» **Collected data**
================================

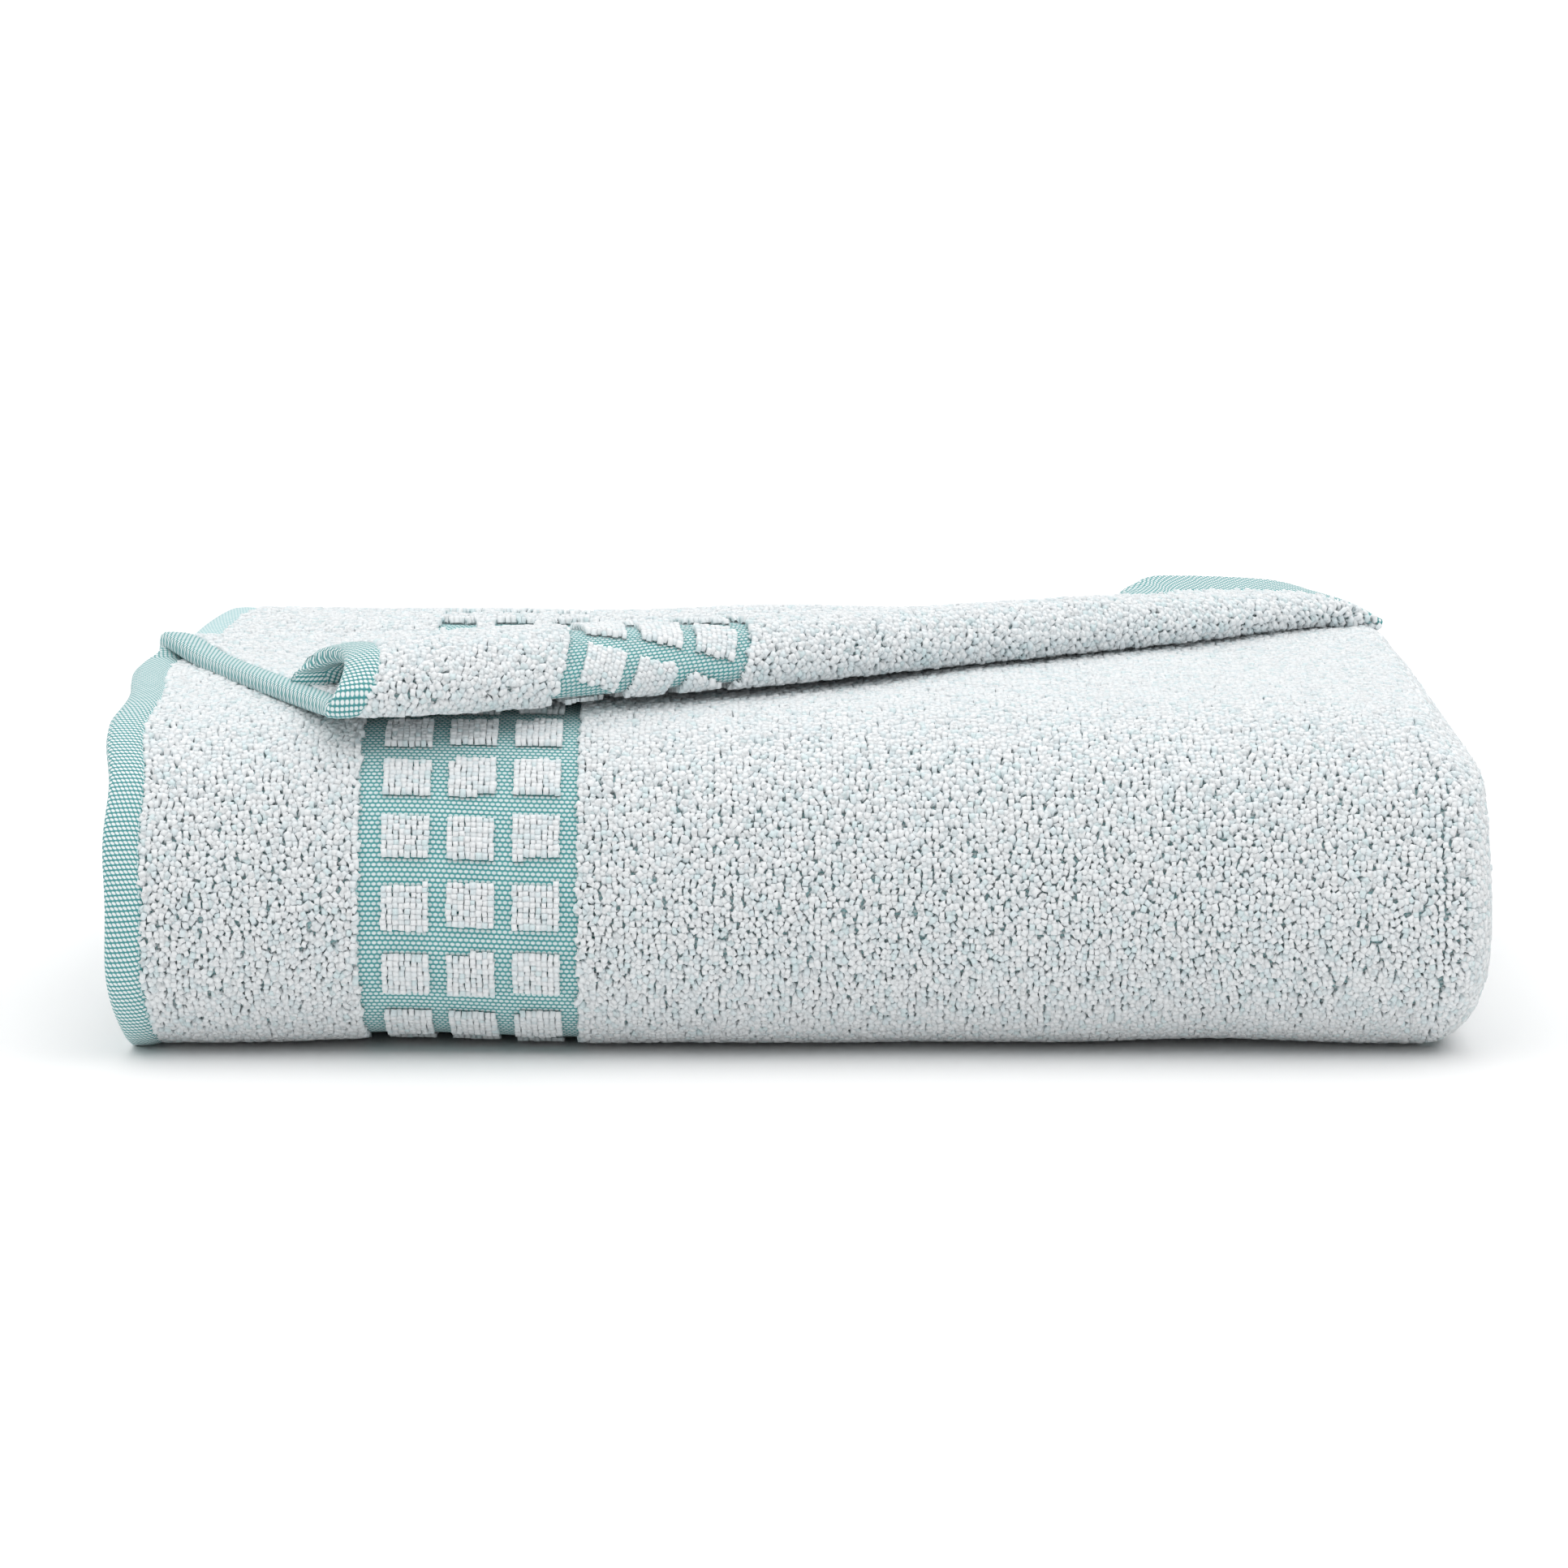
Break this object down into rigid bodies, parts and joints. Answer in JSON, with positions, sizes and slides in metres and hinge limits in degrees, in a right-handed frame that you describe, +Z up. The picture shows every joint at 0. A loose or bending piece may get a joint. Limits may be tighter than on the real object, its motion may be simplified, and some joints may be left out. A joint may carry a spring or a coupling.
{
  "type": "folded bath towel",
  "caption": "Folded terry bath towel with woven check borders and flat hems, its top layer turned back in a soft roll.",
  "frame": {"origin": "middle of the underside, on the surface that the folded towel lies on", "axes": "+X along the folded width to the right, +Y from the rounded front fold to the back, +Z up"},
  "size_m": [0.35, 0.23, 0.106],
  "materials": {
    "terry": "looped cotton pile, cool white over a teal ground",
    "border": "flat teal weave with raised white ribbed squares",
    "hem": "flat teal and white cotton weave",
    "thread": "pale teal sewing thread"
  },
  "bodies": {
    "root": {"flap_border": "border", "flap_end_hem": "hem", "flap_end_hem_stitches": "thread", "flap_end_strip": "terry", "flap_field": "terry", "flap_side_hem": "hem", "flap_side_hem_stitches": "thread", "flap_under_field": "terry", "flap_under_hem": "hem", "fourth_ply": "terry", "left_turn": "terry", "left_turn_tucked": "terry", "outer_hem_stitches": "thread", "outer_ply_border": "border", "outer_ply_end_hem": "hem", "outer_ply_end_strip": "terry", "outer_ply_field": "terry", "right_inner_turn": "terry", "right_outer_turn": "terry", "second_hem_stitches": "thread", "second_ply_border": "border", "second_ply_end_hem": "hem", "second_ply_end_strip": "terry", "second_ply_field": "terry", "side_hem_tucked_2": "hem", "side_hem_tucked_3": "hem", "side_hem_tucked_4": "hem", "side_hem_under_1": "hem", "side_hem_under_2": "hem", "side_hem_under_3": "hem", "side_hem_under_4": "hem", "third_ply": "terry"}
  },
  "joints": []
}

================================

» **Set problem**
Extract the complete listing verbatim.

» **Answer to this exercise**
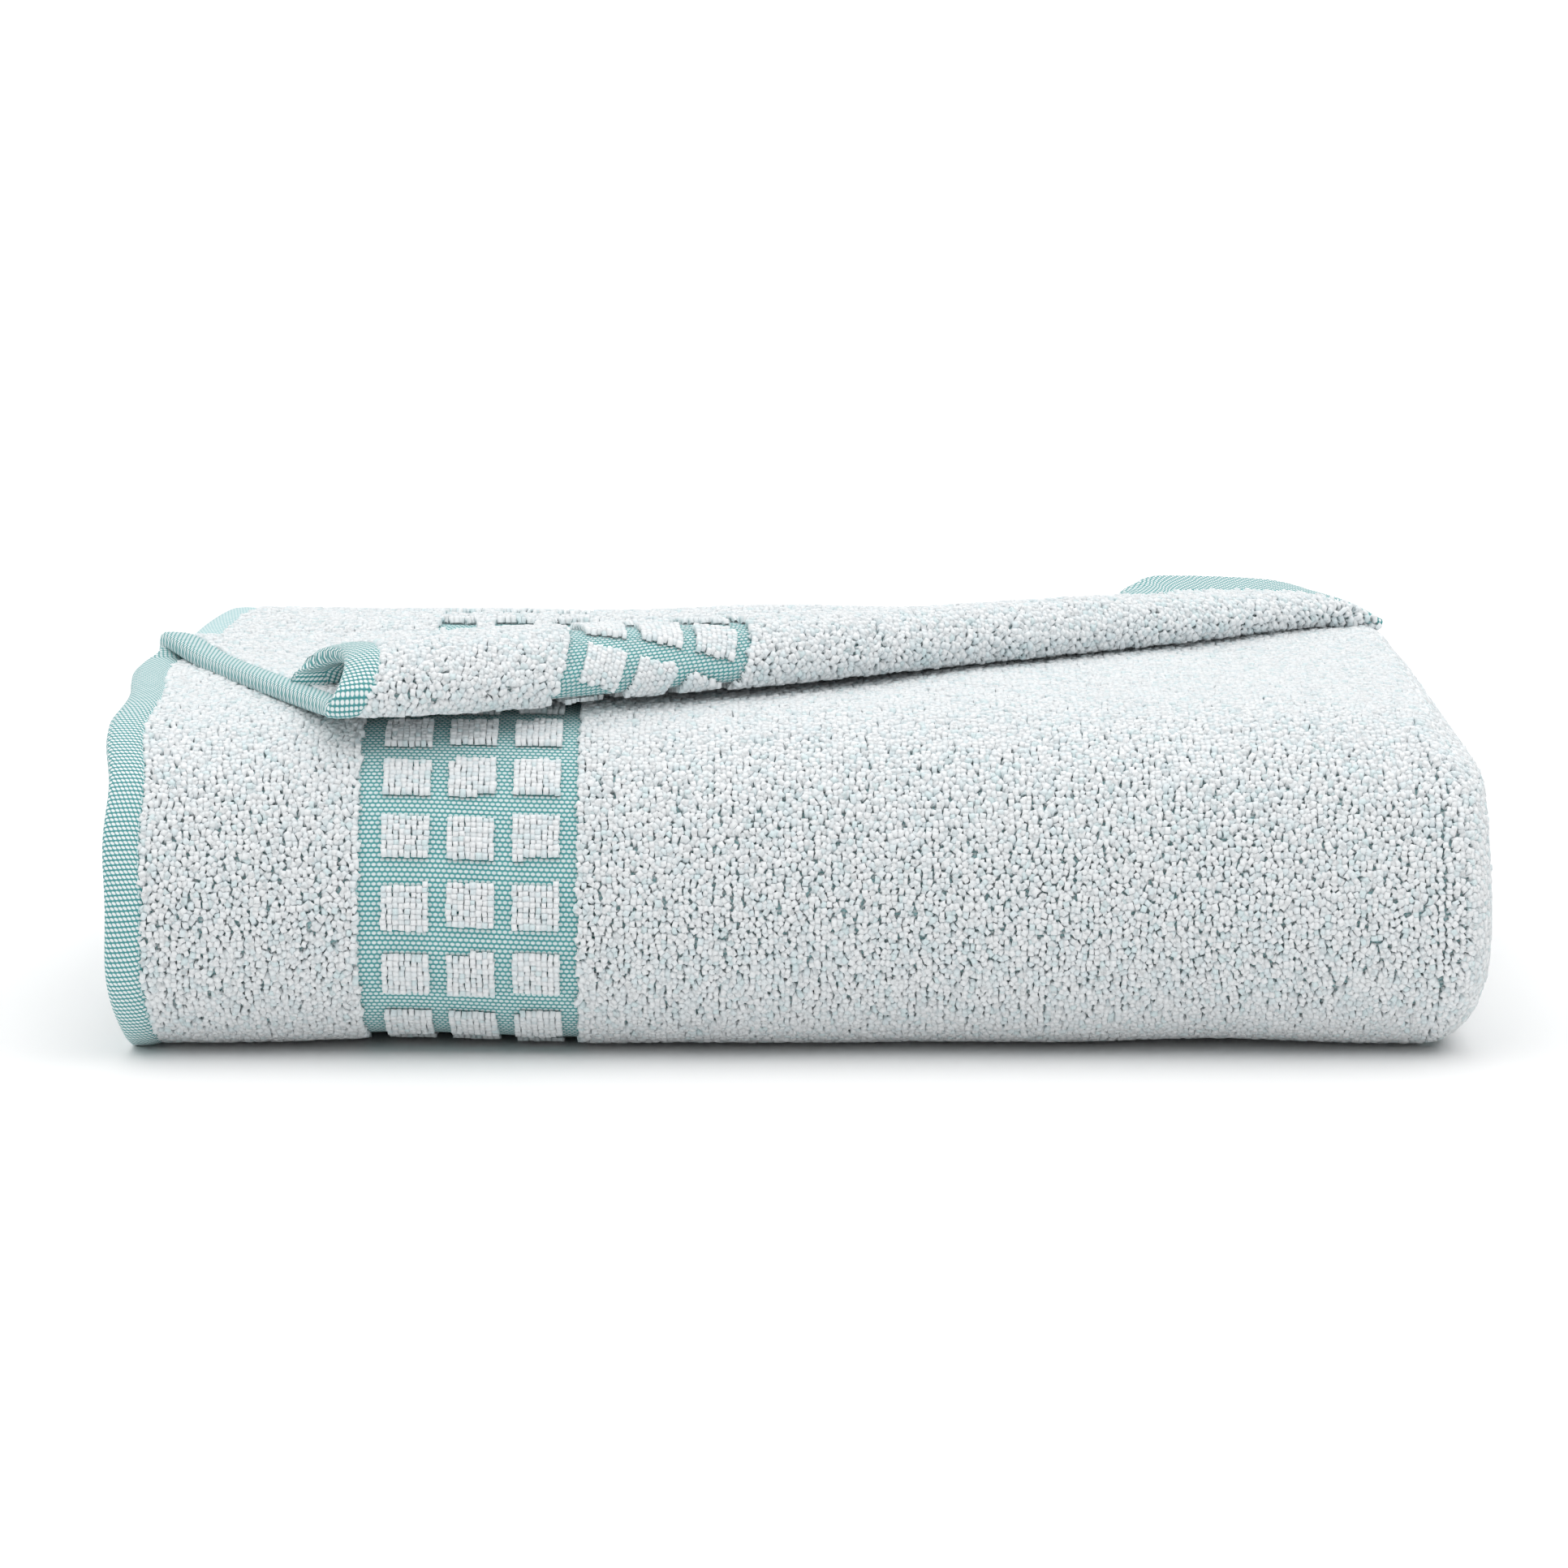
Break this object down into rigid bodies, parts and joints. Answer in JSON, with positions, sizes and slides in metres and hinge limits in degrees, in a right-handed frame that you describe, +Z up. The picture shows every joint at 0. A loose or bending piece may get a joint. Limits may be tighter than on the real object, its motion may be simplified, and some joints may be left out. A joint may carry a spring or a coupling.
{
  "type": "folded bath towel",
  "caption": "Folded terry bath towel with woven check borders and flat hems, its top layer turned back in a soft roll.",
  "frame": {"origin": "middle of the underside, on the surface that the folded towel lies on", "axes": "+X along the folded width to the right, +Y from the rounded front fold to the back, +Z up"},
  "size_m": [0.35, 0.23, 0.106],
  "materials": {
    "terry": "looped cotton pile, cool white over a teal ground",
    "border": "flat teal weave with raised white ribbed squares",
    "hem": "flat teal and white cotton weave",
    "thread": "pale teal sewing thread"
  },
  "bodies": {
    "root": {"flap_border": "border", "flap_end_hem": "hem", "flap_end_hem_stitches": "thread", "flap_end_strip": "terry", "flap_field": "terry", "flap_side_hem": "hem", "flap_side_hem_stitches": "thread", "flap_under_field": "terry", "flap_under_hem": "hem", "fourth_ply": "terry", "left_turn": "terry", "left_turn_tucked": "terry", "outer_hem_stitches": "thread", "outer_ply_border": "border", "outer_ply_end_hem": "hem", "outer_ply_end_strip": "terry", "outer_ply_field": "terry", "right_inner_turn": "terry", "right_outer_turn": "terry", "second_hem_stitches": "thread", "second_ply_border": "border", "second_ply_end_hem": "hem", "second_ply_end_strip": "terry", "second_ply_field": "terry", "side_hem_tucked_2": "hem", "side_hem_tucked_3": "hem", "side_hem_tucked_4": "hem", "side_hem_under_1": "hem", "side_hem_under_2": "hem", "side_hem_under_3": "hem", "side_hem_under_4": "hem", "third_ply": "terry"}
  },
  "joints": []
}